Research on the Mechanism and Characteristics of Gel–Microbial Composite Oil Displacement in Hypertonic Heavy Oil Reservoirs
To address the limitations of traditional chemical flooding—such as high cost, environmental impact, and formation damage—and the challenges of standalone microbial flooding—including preferential channeling, microbial loss, and limited sweep efficiency—this study develops a novel composite system for a high-permeability heavy oil reservoir. The system integrates a 3% scleroglucan + 1% phenolic resin gel (ICRG) with Bacillus licheniformis (ZY-1) and a surfactant.
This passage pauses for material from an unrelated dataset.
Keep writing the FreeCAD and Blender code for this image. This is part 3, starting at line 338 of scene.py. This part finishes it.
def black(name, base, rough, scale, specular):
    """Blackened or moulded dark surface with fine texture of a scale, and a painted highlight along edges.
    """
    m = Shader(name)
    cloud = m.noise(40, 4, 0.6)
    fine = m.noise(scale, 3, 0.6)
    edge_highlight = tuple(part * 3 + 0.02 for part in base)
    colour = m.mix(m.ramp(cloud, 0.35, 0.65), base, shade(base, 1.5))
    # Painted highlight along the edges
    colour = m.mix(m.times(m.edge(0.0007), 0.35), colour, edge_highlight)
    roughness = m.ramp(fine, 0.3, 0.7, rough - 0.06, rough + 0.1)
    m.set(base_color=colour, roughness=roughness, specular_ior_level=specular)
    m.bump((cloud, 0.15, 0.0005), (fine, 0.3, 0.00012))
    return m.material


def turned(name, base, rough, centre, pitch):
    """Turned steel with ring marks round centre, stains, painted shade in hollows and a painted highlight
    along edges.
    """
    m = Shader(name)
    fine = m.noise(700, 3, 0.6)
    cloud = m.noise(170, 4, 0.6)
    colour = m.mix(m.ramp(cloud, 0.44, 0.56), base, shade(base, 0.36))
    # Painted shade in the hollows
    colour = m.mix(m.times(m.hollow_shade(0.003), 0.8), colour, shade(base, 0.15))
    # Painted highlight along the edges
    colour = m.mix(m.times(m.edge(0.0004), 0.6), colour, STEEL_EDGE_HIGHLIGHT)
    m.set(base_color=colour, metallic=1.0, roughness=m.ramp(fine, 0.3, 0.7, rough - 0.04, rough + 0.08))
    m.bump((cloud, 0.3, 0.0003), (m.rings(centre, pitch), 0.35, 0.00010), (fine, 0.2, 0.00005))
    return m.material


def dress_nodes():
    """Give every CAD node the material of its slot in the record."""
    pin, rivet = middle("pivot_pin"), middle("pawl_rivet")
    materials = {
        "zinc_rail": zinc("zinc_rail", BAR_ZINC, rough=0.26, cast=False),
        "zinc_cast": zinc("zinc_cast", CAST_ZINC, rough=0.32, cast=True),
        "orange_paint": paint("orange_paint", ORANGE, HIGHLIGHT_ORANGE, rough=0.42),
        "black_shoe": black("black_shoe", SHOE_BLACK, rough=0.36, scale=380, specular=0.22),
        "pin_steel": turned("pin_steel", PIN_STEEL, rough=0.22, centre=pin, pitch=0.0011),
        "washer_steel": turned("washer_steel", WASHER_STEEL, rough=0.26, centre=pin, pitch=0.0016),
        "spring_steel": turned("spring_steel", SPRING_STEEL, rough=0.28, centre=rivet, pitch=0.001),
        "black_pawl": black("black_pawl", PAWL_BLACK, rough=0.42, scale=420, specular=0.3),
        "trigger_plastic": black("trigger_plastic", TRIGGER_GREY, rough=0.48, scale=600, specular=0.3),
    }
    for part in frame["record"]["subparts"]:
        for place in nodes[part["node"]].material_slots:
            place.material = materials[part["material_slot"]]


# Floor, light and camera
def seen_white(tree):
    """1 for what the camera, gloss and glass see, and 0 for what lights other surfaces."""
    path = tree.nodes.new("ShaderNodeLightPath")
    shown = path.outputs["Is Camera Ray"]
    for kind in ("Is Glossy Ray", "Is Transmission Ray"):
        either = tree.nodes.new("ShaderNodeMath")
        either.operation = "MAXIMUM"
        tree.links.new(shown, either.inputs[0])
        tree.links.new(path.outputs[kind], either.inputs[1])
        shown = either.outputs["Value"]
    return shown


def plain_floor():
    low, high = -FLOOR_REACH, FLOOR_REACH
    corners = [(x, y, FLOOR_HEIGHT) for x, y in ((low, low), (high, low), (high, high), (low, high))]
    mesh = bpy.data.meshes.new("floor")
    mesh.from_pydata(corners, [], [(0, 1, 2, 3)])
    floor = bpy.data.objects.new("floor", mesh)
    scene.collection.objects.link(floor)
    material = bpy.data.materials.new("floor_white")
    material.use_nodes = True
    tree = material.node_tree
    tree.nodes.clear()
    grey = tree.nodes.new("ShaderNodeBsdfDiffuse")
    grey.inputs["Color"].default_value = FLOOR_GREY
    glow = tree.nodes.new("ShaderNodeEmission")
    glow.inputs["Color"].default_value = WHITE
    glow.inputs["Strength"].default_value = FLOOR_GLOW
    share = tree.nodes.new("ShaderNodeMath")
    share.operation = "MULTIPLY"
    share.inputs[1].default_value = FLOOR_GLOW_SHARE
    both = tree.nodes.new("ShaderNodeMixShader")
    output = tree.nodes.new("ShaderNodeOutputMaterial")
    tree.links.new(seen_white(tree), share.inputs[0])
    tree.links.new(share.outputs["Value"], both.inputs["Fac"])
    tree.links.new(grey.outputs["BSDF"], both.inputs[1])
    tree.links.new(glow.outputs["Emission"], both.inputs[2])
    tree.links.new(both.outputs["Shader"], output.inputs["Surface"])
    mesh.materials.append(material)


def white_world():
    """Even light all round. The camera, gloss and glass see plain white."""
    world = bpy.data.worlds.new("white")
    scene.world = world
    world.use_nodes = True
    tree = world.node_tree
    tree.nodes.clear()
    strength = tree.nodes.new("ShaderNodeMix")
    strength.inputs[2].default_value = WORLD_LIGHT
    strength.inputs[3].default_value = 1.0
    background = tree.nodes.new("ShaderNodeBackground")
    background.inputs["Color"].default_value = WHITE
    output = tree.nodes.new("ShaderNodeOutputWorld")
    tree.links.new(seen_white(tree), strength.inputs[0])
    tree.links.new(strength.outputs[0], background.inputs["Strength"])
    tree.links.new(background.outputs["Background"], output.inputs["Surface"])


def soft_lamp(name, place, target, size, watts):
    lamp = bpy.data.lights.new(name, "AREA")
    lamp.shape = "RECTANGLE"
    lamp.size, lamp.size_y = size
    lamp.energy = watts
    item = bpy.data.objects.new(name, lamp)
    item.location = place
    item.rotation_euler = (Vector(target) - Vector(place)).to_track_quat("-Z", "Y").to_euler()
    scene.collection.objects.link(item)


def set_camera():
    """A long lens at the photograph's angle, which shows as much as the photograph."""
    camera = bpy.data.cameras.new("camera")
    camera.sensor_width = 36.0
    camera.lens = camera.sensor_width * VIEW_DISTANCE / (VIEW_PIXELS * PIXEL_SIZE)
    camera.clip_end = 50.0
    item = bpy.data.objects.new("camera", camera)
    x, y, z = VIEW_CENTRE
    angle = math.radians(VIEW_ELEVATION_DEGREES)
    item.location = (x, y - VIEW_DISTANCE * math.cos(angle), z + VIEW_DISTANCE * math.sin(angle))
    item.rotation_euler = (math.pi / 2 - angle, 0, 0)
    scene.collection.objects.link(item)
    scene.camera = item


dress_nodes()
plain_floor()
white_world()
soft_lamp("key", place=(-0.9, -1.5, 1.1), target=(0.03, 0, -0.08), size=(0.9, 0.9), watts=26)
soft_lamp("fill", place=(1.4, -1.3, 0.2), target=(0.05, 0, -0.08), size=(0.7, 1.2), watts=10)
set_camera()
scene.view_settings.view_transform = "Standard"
Core flooding and two-dimensional physical simulation experiments reveal a synergistic mechanism: The robust and biocompatible ICRG gel effectively plugs dominant flow paths, increasing displacement pressure fourfold to divert subsequent fluids. The injected strain ZY-1 then metabolizes hydrocarbons, producing biosurfactants that reduce oil–water interfacial tension by 61.9% and crude oil viscosity by 65%, thereby enhancing oil mobility. This combined approach of conformance control and enhanced oil displacement resulted in a significant increase in ultimate oil recovery, achieving 15% and 20% in one-dimensional and two-dimensional models, respectively, demonstrating its substantial potential for improving heavy oil production.